La memoria de Negrín, del enemigo batido, desterrado, fallecido y el deseo fratricida de condenarlo permanentemente al olvido seguía vivo entre los responsables de una de las mayores atrocidades genocidas que haya vivido nuestro país. Negrín el humanista, el científico, el político de alma republicana, el destacado representante de la Institución Libre de Enseñanza, el maestro del premio Nobel, Severo Ochoa, y de Francisco Grande Covián –otros dos ilustres asturianos– fue perseguido hasta la eternidad. Y esa maniaca persecución alcanzó también a aquellos que, por la coincidencia de apellido, tenían que ocultar su nombre.
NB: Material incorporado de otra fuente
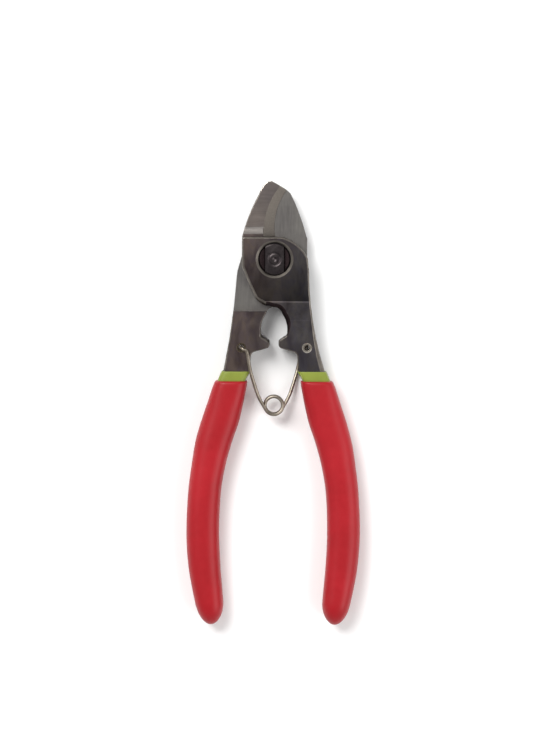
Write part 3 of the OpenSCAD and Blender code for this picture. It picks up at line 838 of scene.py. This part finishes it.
def head_mesh(name, turned, low, face, shaft):
    """A round head drawn as a sheet of columns over its disc, with its side wall and its shaft or hole."""
    rows, outer_columns, almost_all = 60, 14, 0.9995
    edge = FLAT_HALF_WIDTH
    inner = [edge * k / 26 for k in range(-24, 25)]
    step = [edge + shift for shift in (-FLAT_SLOPE, -0.09, -0.04, 0, 0.04, 0.09, FLAT_SLOPE)]
    shares = [math.sin(math.pi / 2 * k / outer_columns) for k in range(outer_columns)]
    outer = [mix(edge + 0.2, HEAD_RADIUS, share) for share in shares]
    side = step + outer + [HEAD_RADIUS * almost_all]
    xs = sorted([-x for x in side] + inner + side)
    points, faces = [], []
    for x in xs:
        reach = math.sqrt(max(0.0, HEAD_RADIUS ** 2 - x * x))
        for k in range(rows + 1):
            y = reach * math.sin(math.pi / 2 * (2 * k / rows - 1))
            points.append((x, y, head_height(x, y, face, not turned)))
    width = rows + 1
    for i in range(len(xs) - 1):
        for k in range(rows):
            a = i * width + k
            faces.append((a, a + width, a + width + 1, a + 1))
    border = list(range(width))
    border += [i * width + rows for i in range(1, len(xs))]
    border += [(len(xs) - 1) * width + k for k in range(rows - 1, -1, -1)]
    border += [i * width for i in range(len(xs) - 2, 0, -1)]
    first = len(points)
    points += [(points[b][0], points[b][1], low) for b in border]
    count = len(border)
    for k in range(count):
        n = (k + 1) % count
        faces.append((border[k], border[n], first + n, first + k))
    for radius, z in shaft:
        below = len(points)
        for x, y, _ in points[first:first + count]:
            points.append((x * radius / math.hypot(x, y), y * radius / math.hypot(x, y), z))
        for k in range(count):
            n = (k + 1) % count
            faces.append((first + k, first + n, below + n, below + k))
        first = below
    points.append((0, 0, shaft[-1][1]))
    faces += [(first + k, first + (k + 1) % count, len(points) - 1) for k in range(count)]
    mesh = mesh_of(name, [place(p, turned) for p in points], faces, 40)
    for f in mesh.polygons:
        c = unplace(f.center, turned)
        sunken = abs(c.x) > FLAT_HALF_WIDTH + 0.1 and math.hypot(c.x, c.y) < HEAD_RADIUS - 0.25
        # Faces in the wrench recesses get the second material, almost black steel as painted shade
        f.material_index = 1 if sunken and c.z > low + 0.1 else 0
    return mesh


shoulder = COUNTERBORE_DEPTH - BOSS_THICKNESS
shaft = [
    (SHAFT_RADIUS, HEAD_BOTTOM), (SHAFT_RADIUS, shoulder), (THREAD_RADIUS, shoulder),
    (THREAD_RADIUS, THREAD_END + 0.2), (THREAD_RADIUS - 0.2, THREAD_END),
]
bolt = head_mesh("bolt", False, HEAD_BOTTOM, HEAD_TOP, shaft)
nut_hole = [(THREAD_RADIUS + THREAD_GAP, z) for z in (NUT_BOTTOM, 0.15 - THREAD_END)]
nut = head_mesh("nut", True, NUT_BOTTOM, NUT_TOP, nut_hole)
for cad, mesh in (("pivot_bolt", bolt), ("pivot_nut", nut)):
    add_object(f"{cad}_steel", mesh, [PIVOT_STEEL, RECESS], "rear_lever_body", "pivot_steel", cad)
washer = NODE["pivot_washer"]
washer.data.materials.clear()
washer.data.materials.append(PIVOT_STEEL)


# ---------------------------------------------------------------- spring

def curve_point(p, i, t):
    """Point on a smooth curve through the points p, at share t of the way from p[i] to p[i + 1]."""
    a, b, c, d = p[i - 1], p[i], p[i + 1], p[i + 2]
    return (2 * b + (c - a) * t + (2 * a - 5 * b + 4 * c - d) * t ** 2 + (3 * b - a - 3 * c + d) * t ** 3) / 2


def wire_path():
    """Middle line of one half of the spring: hook in its hole, leg, and turns of the coil."""
    hook_steps, bend_steps, leg_steps, coil_steps = 8, 13, 10, 120
    sinking_share = 0.6
    coil = Vector((0, -COIL_DROP, 0))
    hole = Vector((*HOLE, 0))
    knots = [Vector((*k, 0)) for k in LEG_KNOTS]
    last = knots[-1] - coil
    touch_angle = math.atan2(last.y, last.x) - math.acos(COIL_RADIUS / last.length)
    touch = coil + COIL_RADIUS * Vector((math.cos(touch_angle), math.sin(touch_angle), 0))
    along = (knots[0] - hole).normalized()
    places = [hole, hole + along, *knots, touch, touch + (touch - knots[-1]).normalized()]
    turn = 2 * math.pi + math.pi / 2 + touch_angle
    rise = COIL_PITCH * turn / (2 * math.pi)
    coil_z = -COIL_PITCH / 2 - rise
    path = []
    for k in range(hook_steps):
        z = mix(HOOK_DEPTH, HOOK_BEND, k / hook_steps) - LEG_HEIGHT
        path.append(hole + Vector((0, 0, z)))
    for k in range(bend_steps):
        a = math.pi / 2 * k / bend_steps
        bend = along * (1 - math.cos(a)) + Vector((0, 0, 1 - math.sin(a)))
        path.append(hole + HOOK_BEND * bend - Vector((0, 0, LEG_HEIGHT)))
    spans = len(places) - 3
    for i in range(1, spans + 1):
        for k in range(leg_steps):
            t = (i - 1 + k / leg_steps) / spans
            z = mix(coil_z, -LEG_HEIGHT, smooth((1 - t) / sinking_share))
            path.append(curve_point(places, i, k / leg_steps) + Vector((0, 0, z)))
    for k in range(coil_steps + 1):
        a = touch_angle - turn * k / coil_steps
        z = coil_z + rise * k / coil_steps
        path.append(coil + COIL_RADIUS * Vector((math.cos(a), math.sin(a), 0)) + Vector((0, 0, z)))
    return path


def swept(name, path, radius, sides, turned):
    """A round wire along a path, with softened ends."""
    end_length, end_scale = 0.12, 0.7
    rings = []
    last = len(path) - 1
    side = Vector((1, 0, 0))
    for i, middle in enumerate(path):
        heading = (path[min(i + 1, last)] - path[max(i - 1, 0)]).normalized()
        side = (side - heading * side.dot(heading)).normalized()
        up = heading.cross(side)
        stations = [(0.0, 1.0)]
        if i == 0:
            stations = [(0.0, end_scale), (end_length, 1.0)]
        elif i == last:
            stations = [(-end_length, 1.0), (0.0, end_scale)]
        for shift, scale in stations:
            rings.append([
                middle + heading * shift + radius * scale
                * (math.cos(2 * math.pi * k / sides) * side + math.sin(2 * math.pi * k / sides) * up)
                for k in range(sides)
            ])
    return loft(name, rings, turned)


for turned, name in ((False, "right"), (True, "left")):
    wire = swept(f"{name}_wire", wire_path(), WIRE_RADIUS, 18, turned)
    add_object(f"spring_{name}_wire", wire, [WIRE], f"spring_{name}", "spring_wire", f"spring_{name}_half")


# ---------------------------------------------------------------- grips

def oval(d, w, h, roundness, sides):
    """Ring of half width w and half height h at distance d down a handle, squarer as roundness grows."""
    ring = []
    for k in range(sides):
        c, s = math.cos(2 * math.pi * k / sides), math.sin(2 * math.pi * k / sides)
        x = w * math.copysign(abs(c) ** (2 / roundness), c)
        z = h * math.copysign(abs(s) ** (2 / roundness), s)
        ring.append(Vector((handle(d, 1) + x, -d, z)))
    return ring


def tang_ring(d, sides):
    """Ring round the tang's own square section."""
    ring = []
    for k in range(sides):
        c, s = math.cos(2 * math.pi * k / sides), math.sin(2 * math.pi * k / sides)
        reach = max(abs(c), abs(s))
        ring.append(Vector((handle(d, 1) + handle(d, 3) * c / reach, -d, HALF_SHANK * s / reach)))
    return ring


def coat_rings(coat, sides):
    """Rings of the undercoat's hidden part, from inside the cover's mouth to its rounded end."""
    inside_mouth, steps = COVER_START + 1.2, 24
    turn = UNDERCOAT_END - END_ROUND
    places = [mix(inside_mouth, turn, k / steps) for k in range(steps + 1)]
    places += [UNDERCOAT_END - END_ROUND * (1 - math.sin(math.radians(a))) for a in range(10, 90, 10)]
    rings = []
    for d in places:
        t = max(0.0, (d - turn) / END_ROUND)
        scale = math.sqrt(1 - t * t)
        rings.append(oval(d, (handle(d, 3) + coat) * scale, (HALF_SHANK + coat) * scale, 5, sides))
    return rings


def wavy(ring, depth, scale, seed):
    """The slight unevenness of a dipped coat, kept inside the ring."""
    centre = sum(ring, Vector()) / len(ring)
    moved = []
    for p in ring:
        out = p - centre
        n = noise.noise(p * scale + Vector((seed, 0, 0)))
        moved.append(p - out.normalized() * depth * (0.5 + 0.5 * n))
    return moved


def cover_mesh(name, turned, seed):
    """Thick outer sock: inside from its far end to the mouth, then a rolled lip, then the outside."""
    sides, lip_steps, body_steps, end_steps = 72, 8, 90, 18
    mouth_square, lip_square, body_square, end_square = 4.2, 3.2, 2.6, 2.1
    wave_depth, wave_scale = 0.07, 0.16
    inner = coat_rings(UNDERCOAT_THICKNESS, sides)[::-1]
    inner_w, inner_h = handle(COVER_START, 3) + UNDERCOAT_THICKNESS, HALF_SHANK + UNDERCOAT_THICKNESS
    rings = []
    for k in range(lip_steps + 1):
        a = math.pi / 2 * k / lip_steps
        rings.append(oval(
            COVER_START + LIP * (1 - math.cos(a)) ** 1.5,
            mix(inner_w, handle(COVER_START, 2) - 0.02, math.sin(a)),
            mix(inner_h, HALF_GRIP, math.sin(a)),
            mix(mouth_square, lip_square, k / lip_steps), sides,
        ))
    for k in range(1, body_steps + 1):
        d = mix(COVER_START + LIP, GRIP_END - END_ROUND, k / body_steps)
        rings.append(oval(d, handle(d, 2), HALF_GRIP, mix(lip_square, body_square, smooth(k / 14)), sides))
    for k in range(1, end_steps):
        a = math.pi / 2 * k / end_steps
        d = GRIP_END - END_ROUND * (1 - math.sin(a))
        scale = math.cos(a)
        square = mix(body_square, end_square, k / end_steps)
        rings.append(oval(d, handle(d, 2) * scale, HALF_GRIP * scale, square, sides))
    rings = rings[:1] + [wavy(r, wave_depth, wave_scale, seed) for r in rings[1:]]
    return loft(name, inner + rings, turned, 60)


def undercoat_mesh(name, turned, seed):
    """Thin inner sock: close round the tang inside, with an uneven lip where the dip stopped."""
    sides, inner_steps, wave_depth, wave_scale = 96, 20, 0.12, 0.9
    inner_end, lip_rings = 33.4, 6
    inner = [tang_ring(mix(TANG_REACH, inner_end, k / inner_steps), sides) for k in range(inner_steps + 1)]
    rings = []
    for d, out in (
        (32.92, 0.0), (32.84, 0.12), (32.8, 0.24), (32.84, 0.36), (32.94, 0.43),
        (33.1, 0.45), (33.6, 0.45), (34.4, 0.45), (35.2, 0.45), (35.8, 0.45),
    ):
        rings.append(oval(d, handle(d, 3) + out, HALF_SHANK + out, 5.0 if out > 0 else 6.5, sides))
    for ring in rings[:lip_rings]:
        for p in ring:
            n = noise.noise(Vector((p.x, p.z, 0)) * wave_scale + Vector((seed, 3, 0)))
            p.y -= wave_depth * (0.5 + 0.5 * n)
    return loft(name, inner + rings + coat_rings(UNDERCOAT_THICKNESS - 0.02, sides), turned, 60)


for turned, name, seed in ((False, "right", 3.1), (True, "left", 7.7)):
    body = "rear_lever_body" if turned else "front_lever_body"
    add_object(
        f"{name}_grip_vinyl", cover_mesh(f"{name}_cover", turned, seed), [RED], body, "grip_cover",
        f"{name}_grip_cover",
    )
    add_object(
        f"{name}_undercoat_vinyl", undercoat_mesh(f"{name}_undercoat", turned, seed), [GREEN], body,
        "grip_undercoat", f"{name}_grip_undercoat",
    )


# ---------------------------------------------------------------- studio

def floor():
    """Plain pale floor, a hair below the tool so that no face lies in it."""
    size, drop = 2.5, 0.2 * MM
    bm = bmesh.new()
    bmesh.ops.create_grid(bm, x_segments=8, y_segments=8, size=size)
    mesh = bpy.data.meshes.new("floor")
    bm.to_mesh(mesh)
    bm.free()
    t = Tree("studio_floor", (0.90, 0.90, 0.89), 0.0, 0.65)
    t.colour(t.ramp(t.noise(0.01, 2, 0.5), [(0.3, (0.89, 0.89, 0.88)), (0.7, (0.91, 0.91, 0.90))]))
    mesh.materials.append(t.material)
    o = bpy.data.objects.new("floor", mesh)
    o.location = (0, 0, -drop)
    bpy.context.scene.collection.objects.link(o)


def area_light(name, at, target, size, power, colour=(1, 1, 1)):
    """A rectangular light that faces its target."""
    data = bpy.data.lights.new(name, "AREA")
    data.shape, data.size, data.size_y = "RECTANGLE", size[0], size[1]
    data.energy, data.color = power, colour
    o = bpy.data.objects.new(name, data)
    o.location = at
    o.rotation_mode = "QUATERNION"
    o.rotation_quaternion = (Vector(target) - Vector(at)).to_track_quat("-Z", "Y")
    bpy.context.scene.collection.objects.link(o)


def camera():
    """Nearly straight on to the front face, from a little towards the tips."""
    data = bpy.data.cameras.new("camera")
    sensor, image_height, pixel = 36, 733, 0.2923 * MM
    distance, tilt, roll = 1.6, math.radians(3.5), math.radians(0.3)
    data.sensor_width = sensor
    data.lens = sensor * distance / (image_height * pixel)
    data.clip_start, data.clip_end = 0.05, 20
    o = bpy.data.objects.new("camera", data)
    target = PIVOT + Vector((1.0 * pixel, -107.9 * pixel, 0))
    back = Vector((0, math.sin(tilt), math.cos(tilt)))
    o.location = target + back * distance
    right = Vector((math.cos(roll), math.sin(roll), 0))
    up = back.cross(right).normalized()
    right = up.cross(back).normalized()
    o.rotation_mode = "QUATERNION"
    o.rotation_quaternion = Matrix((right, up, back)).transposed().to_quaternion()
    bpy.context.scene.collection.objects.link(o)
    bpy.context.scene.camera = o


def world():
    """Soft light from all round, paler at the horizon than overhead."""
    w = bpy.data.worlds.new("studio")
    w.use_nodes = True
    bpy.context.scene.world = w
    nodes, links = w.node_tree.nodes, w.node_tree.links
    background = nodes["Background"]
    place = nodes.new("ShaderNodeTexCoord")
    split = nodes.new("ShaderNodeSeparateXYZ")
    ramp = nodes.new("ShaderNodeValToRGB")
    links.new(place.outputs["Generated"], split.inputs[0])
    links.new(split.outputs["Z"], ramp.inputs["Fac"])
    horizon, overhead = ramp.color_ramp.elements
    horizon.position, horizon.color = 0.2, (1.0, 1.0, 1.0, 1)
    overhead.position, overhead.color = 0.95, (0.28, 0.28, 0.29, 1)
    links.new(ramp.outputs["Color"], background.inputs["Color"])
    background.inputs["Strength"].default_value = 0.9


floor()
world()
area_light("key", (-0.35, 0.45, 0.75), (0, 0, 0), (0.5, 0.5), 9)
area_light("fill", (0.6, -0.2, 0.6), (0, 0, 0), (0.6, 0.6), 4)
camera()
bpy.context.scene.view_settings.view_transform = "Standard"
Como no me gustaría finalizar esta historia de fondo cierto y de forma confusa –especialmente en lo relativo al nombre del periódico, de su director y del joven periodista canario de apellido Negrín, entre otros olvidos– ruego al lector que pueda completarla que se lo comunique al director de este periódico que amablemente la publica. Ah! Y para los que quieran saber quién fue realmente, qué dijo, qué escribió, qué hizo, el ciudadano, el humanista, el político, el socialista y el científico Juan Negrín les sugiero que visiten la magnífica exposición que la Fundación que lleva su nombre tiene en Las Palmas.